Tomorrow, it will be 100 years to the day since the purpose-built ballpark hosted its first major league game. An icon of Americana had been born, later becoming one of the 150 buildings chosen by the American Institute of Architects as having defined "The Shape of America". Today, it is revered for its history and, in an era of edge-of-town super-stadia, its central Boston location, its smallness and quaint idiosyncrasies.

In April 1912, however, it represented modernity. Most American ballparks were still made of wood, and since many of them also were located close to railroads, fires started by sparks from passing trains were regular occurrences. The new Red Sox home, by contrast, was built in brick and steel, the same components that seemed to have forged one of its earliest heroes, a moon-faced phenomenon called George Herman Ruth.

Boston fans loved Ruth, the man they called "Babe" and "Bambino", and mourned on 26 December 1919, when he was sold to the New York Yankees. The mourning continued until 2004, when the Red Sox won their first World Series since 1918, a drought ascribed throughout baseball to "the Curse of the Bambino".

Despite that 86-year failure, Fenway Park hosted many of baseball's epic moments greatest heroes, few greater than the slugging colossus Ted Williams, whose .406 batting average in the 1941 season has never been surpassed or even matched.

If Fenway Park had known only baseball, it would still be one of America's most cherished cultural shrines, but it has witnessed much besides. In 1944, President Franklin D Roosevelt delivered his final campaign speech there. Three days later, he won an unprecedented fourth term. As for the likely protagonists in this year's presidential election, both have turned Fenway's unique aura to their advantage: Mitt Romney used it to host a barbecue for campaign donors, and Barack Obama held a fundraiser there during his first run for the White House.

Nevertheless, it is baseball with which Fenway is synonymous, even though it is in many ways unsuited to the modern game. It is squeezed into an urban space that by any sensible measure is too small for it. It is a place of quirks, none quirkier than the so-called Green Monster, the wall 240ft long and 37ft high that runs along the side of the abnormally short left-field. It is to Fenway what the Kop is to Anfield: part of the very soul of the place.

That soul has been threatened down the years. In 1965, the Red Sox owner Tom Yawkey declared his intention to tear down the "hopelessly outdated" ballpark and build a handsome new arena. Similar plans were mooted 35 years later, when the Red Sox general manager, Dan Duquette,said: "The longer we wait, the further behind we'll fall."

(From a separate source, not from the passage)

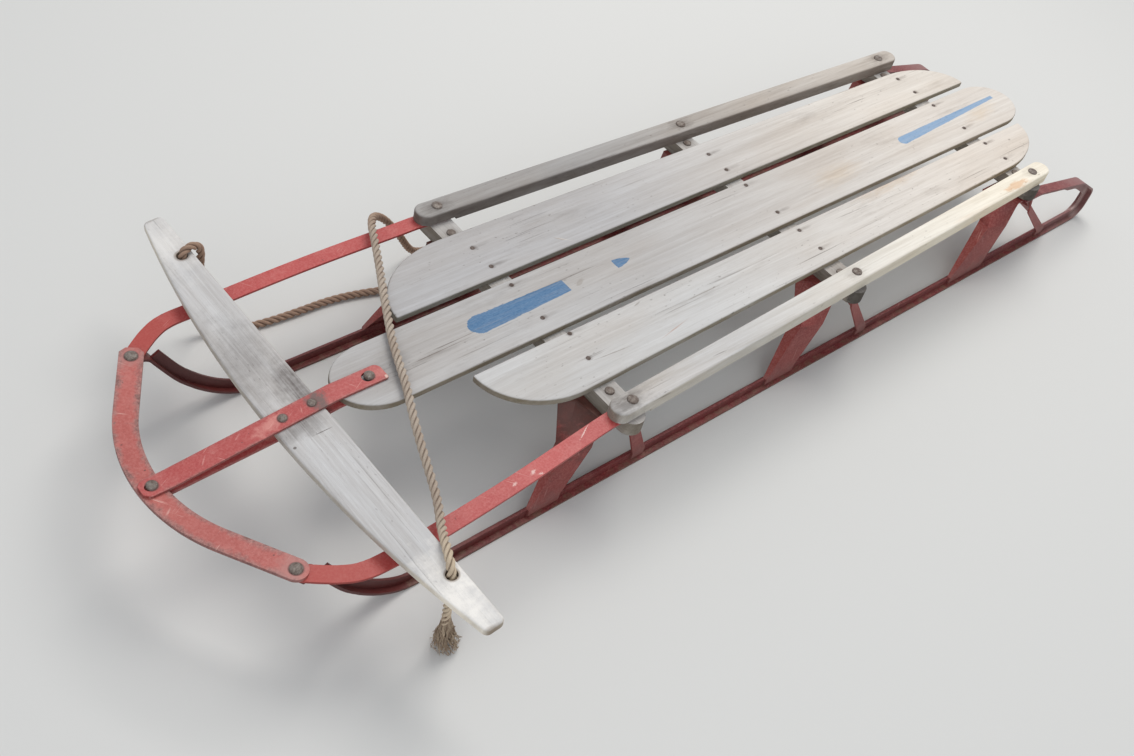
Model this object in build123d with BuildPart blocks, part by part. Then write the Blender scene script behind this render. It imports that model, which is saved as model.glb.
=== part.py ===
"""Steerable runner sled: a slatted wooden deck on three benches, steel runners on six pressed
knees, and a wooden crossbar that turns about the deck's nose and pushes the steel bow from
side to side. Millimetres, +X forward, +Y to the rider's left, +Z up, origin on the ground
in the middle of the sled's length.
"""

import os
from math import atan2, cos, hypot, radians, sin, tan

from build123d import *

os.makedirs("parts", exist_ok=True)

SIDES = (("left", 1), ("right", -1))

# Deck
deck_top = 143.0
slat_thick = 9.0
center_width = 85.0
center_y = 3.0
center_nose_x = 521.0
center_tail_x = -644.0
center_round = 54.0
outer_front_x = 298.0
outer_front_y = 130.0
outer_rear_x = -500.0
outer_rear_y = 115.5
outer_slats = (
    # side, sign, inner edge y, nose tip x, tail tip x
    ("left", 1, 54.6, 388.0, -602.0),
    ("right", -1, 50.4, 408.0, -604.0),
)

# Benches under the deck, and the feet of the knees on each
bench_thick = 18.0
bench_width = 29.0
rail_to_tip = 19.5
benches = (
    # name, x, bench rivet y, front foot ahead, front foot long, rear foot behind
    ("front", 269.0, 139.0, 97.0, 43.0, 75.0),
    ("mid", -113.5, 137.5, 100.0, 51.0, 95.0),
    ("rear", -509.0, 122.5, 114.0, 78.0, 120.0),
)

# Side rails, which close in towards the rear
rail_thick = 17.0
rail_width = 26.0
rail_y_at_front = 170.0
rail_y_at_rear = 143.0
rail_front_x = 297.0
rail_rear_x = -543.0
rail_edge = 3.0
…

The parallels with the Premier League are striking and in England Anfield is one of the grounds deemed to be commercially inadequate.

Significantly, though, it was Henry and Werner, after their consortium bought the Red Sox in 2001, who rejected the scheme to demolish the old stadium and build a swankier look-alike, preferring a programme of sensitive refurbishment and renewal. "You don't create an imitation if you have the real thing," said Werner.

It is unlikely he and Henry feel as sentimental about Anfield. Still, at least they will be attending the FA Cup final on 5 May – even though it clashes with the visit of the Baltimore Orioles, the Red Sox's nemesis last season, to their beloved Fenway Park.